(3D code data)
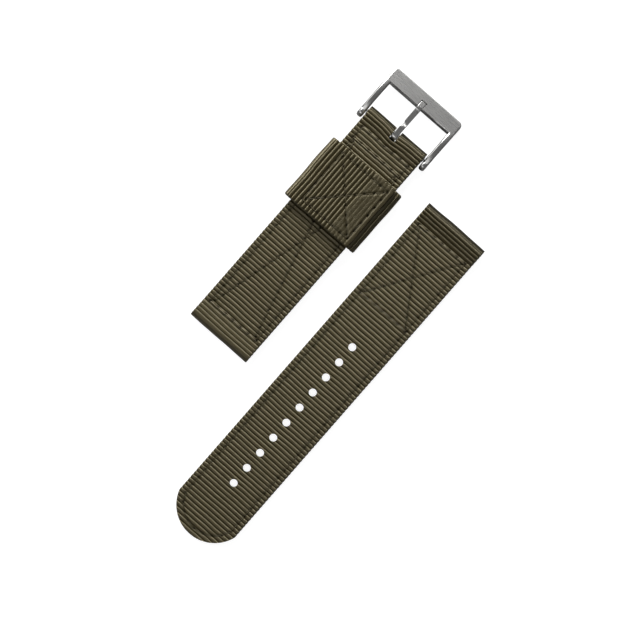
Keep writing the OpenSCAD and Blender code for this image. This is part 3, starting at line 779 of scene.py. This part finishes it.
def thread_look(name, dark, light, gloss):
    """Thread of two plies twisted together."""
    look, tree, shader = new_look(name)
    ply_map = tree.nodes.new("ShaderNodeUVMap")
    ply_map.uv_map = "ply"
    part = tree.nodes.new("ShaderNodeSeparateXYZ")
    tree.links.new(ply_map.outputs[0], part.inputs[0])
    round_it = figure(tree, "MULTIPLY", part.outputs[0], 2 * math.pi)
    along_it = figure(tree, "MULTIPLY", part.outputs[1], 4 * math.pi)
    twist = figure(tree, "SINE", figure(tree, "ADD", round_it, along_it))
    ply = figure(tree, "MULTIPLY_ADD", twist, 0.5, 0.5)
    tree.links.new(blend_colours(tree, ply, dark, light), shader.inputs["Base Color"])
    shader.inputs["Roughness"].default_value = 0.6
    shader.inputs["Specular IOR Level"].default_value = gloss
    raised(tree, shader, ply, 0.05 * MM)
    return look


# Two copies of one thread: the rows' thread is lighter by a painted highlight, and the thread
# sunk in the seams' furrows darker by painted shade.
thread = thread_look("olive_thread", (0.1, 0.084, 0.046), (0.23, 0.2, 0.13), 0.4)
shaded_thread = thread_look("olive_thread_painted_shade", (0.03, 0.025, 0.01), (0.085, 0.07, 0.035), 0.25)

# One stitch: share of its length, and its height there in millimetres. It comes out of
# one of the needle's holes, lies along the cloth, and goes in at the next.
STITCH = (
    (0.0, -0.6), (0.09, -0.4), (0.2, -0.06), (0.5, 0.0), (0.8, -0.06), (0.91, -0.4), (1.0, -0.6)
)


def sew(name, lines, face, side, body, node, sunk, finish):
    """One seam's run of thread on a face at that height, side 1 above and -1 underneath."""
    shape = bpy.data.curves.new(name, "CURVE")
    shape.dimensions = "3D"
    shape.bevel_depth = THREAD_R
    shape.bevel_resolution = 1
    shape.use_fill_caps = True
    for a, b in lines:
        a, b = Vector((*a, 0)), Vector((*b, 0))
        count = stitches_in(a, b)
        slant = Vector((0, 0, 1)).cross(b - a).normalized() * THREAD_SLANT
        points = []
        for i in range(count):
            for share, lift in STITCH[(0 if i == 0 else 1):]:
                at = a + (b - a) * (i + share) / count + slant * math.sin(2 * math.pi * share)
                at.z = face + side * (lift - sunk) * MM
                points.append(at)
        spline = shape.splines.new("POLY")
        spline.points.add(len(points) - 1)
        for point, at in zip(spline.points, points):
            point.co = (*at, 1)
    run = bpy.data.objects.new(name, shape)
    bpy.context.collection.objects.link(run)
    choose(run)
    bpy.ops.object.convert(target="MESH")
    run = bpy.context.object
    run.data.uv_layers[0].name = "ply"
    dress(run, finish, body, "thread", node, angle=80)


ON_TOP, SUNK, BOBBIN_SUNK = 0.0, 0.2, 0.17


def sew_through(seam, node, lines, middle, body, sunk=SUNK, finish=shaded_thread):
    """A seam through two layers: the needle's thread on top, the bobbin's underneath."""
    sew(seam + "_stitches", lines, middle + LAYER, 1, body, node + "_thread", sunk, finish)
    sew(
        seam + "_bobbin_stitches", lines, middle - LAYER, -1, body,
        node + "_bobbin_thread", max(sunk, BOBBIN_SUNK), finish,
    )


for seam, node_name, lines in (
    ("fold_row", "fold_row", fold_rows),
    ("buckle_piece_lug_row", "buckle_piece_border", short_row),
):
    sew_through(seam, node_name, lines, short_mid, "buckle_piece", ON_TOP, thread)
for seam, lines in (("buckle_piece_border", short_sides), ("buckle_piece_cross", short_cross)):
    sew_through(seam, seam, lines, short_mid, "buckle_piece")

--

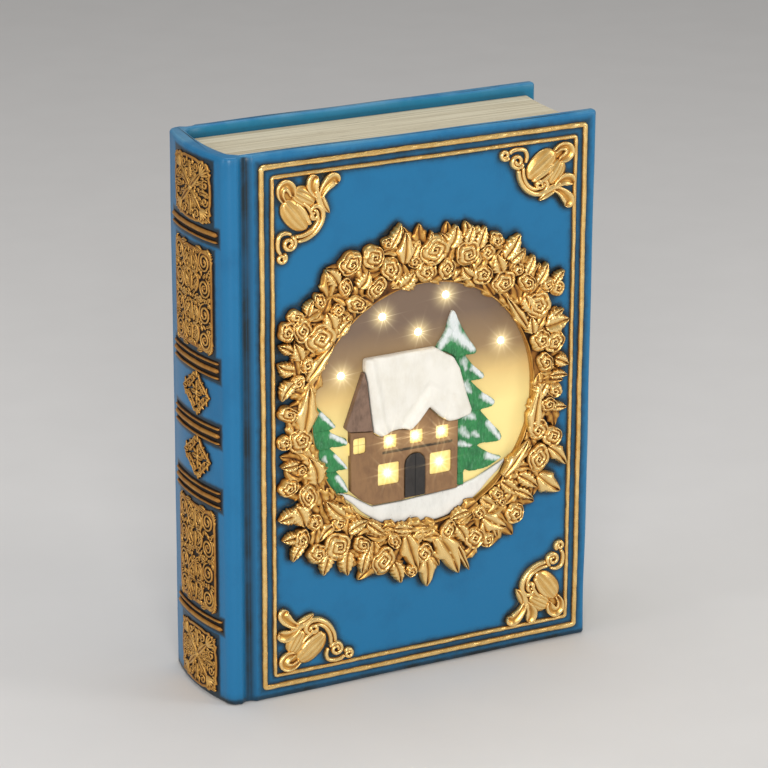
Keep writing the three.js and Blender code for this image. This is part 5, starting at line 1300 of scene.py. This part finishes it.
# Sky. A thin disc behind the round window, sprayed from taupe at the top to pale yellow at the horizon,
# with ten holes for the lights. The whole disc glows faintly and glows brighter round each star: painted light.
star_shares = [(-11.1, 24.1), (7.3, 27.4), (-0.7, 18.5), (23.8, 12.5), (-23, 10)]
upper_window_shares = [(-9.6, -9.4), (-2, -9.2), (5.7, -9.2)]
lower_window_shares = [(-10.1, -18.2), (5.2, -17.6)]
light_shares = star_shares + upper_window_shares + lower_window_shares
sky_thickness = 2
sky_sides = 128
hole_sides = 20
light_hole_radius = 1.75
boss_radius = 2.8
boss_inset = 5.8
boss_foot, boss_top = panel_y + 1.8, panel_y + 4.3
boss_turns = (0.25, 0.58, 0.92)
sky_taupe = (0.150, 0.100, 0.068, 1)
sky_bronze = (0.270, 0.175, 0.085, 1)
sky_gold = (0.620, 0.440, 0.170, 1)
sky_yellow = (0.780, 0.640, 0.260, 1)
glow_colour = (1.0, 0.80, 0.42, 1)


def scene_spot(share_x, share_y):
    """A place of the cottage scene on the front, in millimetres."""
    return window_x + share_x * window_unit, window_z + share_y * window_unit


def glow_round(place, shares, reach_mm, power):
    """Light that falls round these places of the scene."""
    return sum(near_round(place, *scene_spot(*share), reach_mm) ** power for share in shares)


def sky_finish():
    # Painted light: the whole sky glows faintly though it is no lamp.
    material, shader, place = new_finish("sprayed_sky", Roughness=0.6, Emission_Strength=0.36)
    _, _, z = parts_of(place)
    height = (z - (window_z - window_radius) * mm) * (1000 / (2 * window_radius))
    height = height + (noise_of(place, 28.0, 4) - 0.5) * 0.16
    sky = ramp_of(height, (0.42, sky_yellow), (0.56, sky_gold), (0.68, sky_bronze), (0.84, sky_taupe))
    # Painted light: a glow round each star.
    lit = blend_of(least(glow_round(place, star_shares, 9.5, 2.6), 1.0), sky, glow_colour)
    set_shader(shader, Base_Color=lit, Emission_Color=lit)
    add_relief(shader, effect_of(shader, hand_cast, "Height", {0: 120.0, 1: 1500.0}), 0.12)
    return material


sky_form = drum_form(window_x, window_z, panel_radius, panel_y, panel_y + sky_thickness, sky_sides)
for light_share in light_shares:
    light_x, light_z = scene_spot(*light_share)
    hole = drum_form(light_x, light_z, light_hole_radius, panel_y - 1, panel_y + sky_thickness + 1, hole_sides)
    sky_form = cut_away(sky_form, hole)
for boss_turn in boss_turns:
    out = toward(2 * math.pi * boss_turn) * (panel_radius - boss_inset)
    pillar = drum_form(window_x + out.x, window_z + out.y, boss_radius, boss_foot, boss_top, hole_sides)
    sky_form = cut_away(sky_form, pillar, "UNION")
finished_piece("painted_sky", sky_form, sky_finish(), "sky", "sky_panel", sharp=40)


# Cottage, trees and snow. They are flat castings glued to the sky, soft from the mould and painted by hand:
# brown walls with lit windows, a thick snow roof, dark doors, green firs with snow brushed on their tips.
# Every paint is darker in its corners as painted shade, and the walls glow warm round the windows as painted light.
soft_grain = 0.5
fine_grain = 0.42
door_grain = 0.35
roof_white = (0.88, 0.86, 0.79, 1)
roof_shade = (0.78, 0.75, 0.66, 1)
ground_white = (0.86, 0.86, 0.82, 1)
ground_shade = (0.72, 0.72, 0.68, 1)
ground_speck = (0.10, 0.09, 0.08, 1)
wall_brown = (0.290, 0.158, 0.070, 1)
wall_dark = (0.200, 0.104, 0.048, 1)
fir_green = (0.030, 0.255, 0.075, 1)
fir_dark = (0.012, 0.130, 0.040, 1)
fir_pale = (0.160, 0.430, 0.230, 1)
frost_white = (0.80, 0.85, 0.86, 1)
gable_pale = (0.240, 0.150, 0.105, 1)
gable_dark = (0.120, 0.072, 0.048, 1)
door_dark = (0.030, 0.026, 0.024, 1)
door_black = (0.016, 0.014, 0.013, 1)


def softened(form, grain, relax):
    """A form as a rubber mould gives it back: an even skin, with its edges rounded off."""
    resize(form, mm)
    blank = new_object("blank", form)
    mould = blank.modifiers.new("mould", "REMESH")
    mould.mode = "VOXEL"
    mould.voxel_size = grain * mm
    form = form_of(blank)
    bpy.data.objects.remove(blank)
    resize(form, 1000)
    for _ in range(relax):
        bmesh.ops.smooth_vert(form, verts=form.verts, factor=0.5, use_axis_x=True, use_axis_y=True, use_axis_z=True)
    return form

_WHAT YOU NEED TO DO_
Only the lines running from the line with "Keep writing the three.js" through the line with "return sum(near_round(place, *scene_spot(*share), reach_mm)" should be repeated, exactly and with both ends kept.

_OUTPUT FOR THIS EXERCISE_
Keep writing the three.js and Blender code for this image. This is part 5, starting at line 1300 of scene.py. This part finishes it.
# Sky. A thin disc behind the round window, sprayed from taupe at the top to pale yellow at the horizon,
# with ten holes for the lights. The whole disc glows faintly and glows brighter round each star: painted light.
star_shares = [(-11.1, 24.1), (7.3, 27.4), (-0.7, 18.5), (23.8, 12.5), (-23, 10)]
upper_window_shares = [(-9.6, -9.4), (-2, -9.2), (5.7, -9.2)]
lower_window_shares = [(-10.1, -18.2), (5.2, -17.6)]
light_shares = star_shares + upper_window_shares + lower_window_shares
sky_thickness = 2
sky_sides = 128
hole_sides = 20
light_hole_radius = 1.75
boss_radius = 2.8
boss_inset = 5.8
boss_foot, boss_top = panel_y + 1.8, panel_y + 4.3
boss_turns = (0.25, 0.58, 0.92)
sky_taupe = (0.150, 0.100, 0.068, 1)
sky_bronze = (0.270, 0.175, 0.085, 1)
sky_gold = (0.620, 0.440, 0.170, 1)
sky_yellow = (0.780, 0.640, 0.260, 1)
glow_colour = (1.0, 0.80, 0.42, 1)


def scene_spot(share_x, share_y):
    """A place of the cottage scene on the front, in millimetres."""
    return window_x + share_x * window_unit, window_z + share_y * window_unit


def glow_round(place, shares, reach_mm, power):
    """Light that falls round these places of the scene."""
    return sum(near_round(place, *scene_spot(*share), reach_mm) ** power for share in shares)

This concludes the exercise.